Compare with previous version

I think we need to make the type of PureExec a bit more general. Currently it is:

  Class PureExec (P : Prop) (e1 e2 : expr)

Now, the tactic wp_pure solves P automatically using wp_pure_done, and if it cannot, the tactic fails. However, I think there should be two kinds of premises:

  Class PureExec (P Q : Prop) (e1 e2 : expr)

• P: Those that should be solved automatically, and if it cannot be, the tactic should fail. Here, you should think of stuff like to_val ? = ? and Closed ? ?.
• Q: Those that should be become additional goals, if they cannot be solved automatically. Here, you should think of things like bin_op_eval op v1 v2 = Some v'.

The reason that the you want some premises to become goals is that they may require non-trivial manual proof work. For example, when considering a language like C, you need to show that addition of integers does not overflow.

There seems to be a Gitlab bug; when posting comments under the theories/heap_lang/lifting.v discussion above, they just disappear.

Hm, indeed. Strange. No idea what is going on. I informed IST.

Oh, I forgot that wp_finish is also used. Do we still need it?

I got rid of it, it was a total hack anyway. See 88c69906 in the branch pure_exec. wp_match is now defined as wp_case; wp_let.

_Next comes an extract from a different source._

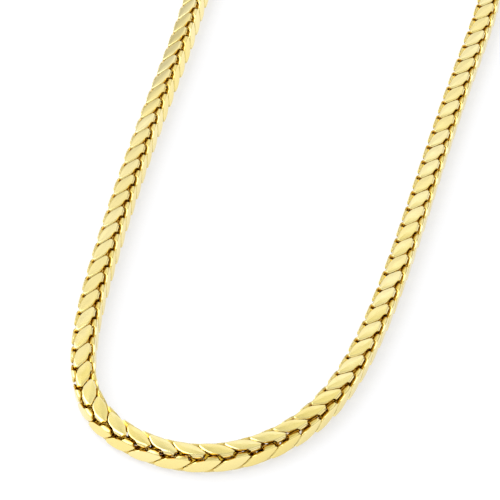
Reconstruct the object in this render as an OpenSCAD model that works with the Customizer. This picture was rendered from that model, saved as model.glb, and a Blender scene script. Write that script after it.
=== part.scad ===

Apart from that, I changed the following:

• Write the wp_ tactics for stateful steps in the same style as wp_pure, i.e. by taking the context into account.
• Make use of the context K in wp_pure.

Remaining TODOs:

• Get a consensus on where to put the new class and rules, and how to name it.
• Figure out how to deal with premises that should be solved automatically and that may become goals.
• Generalize the class to language.
• Decide whether we mind that wp_binop/wp_op behave differently. I am fine with them behaving differently. The old behavior was kind of weird, since it produced an arrow in Coq, instead of an arrow on the RHS of the Iris turnstyle.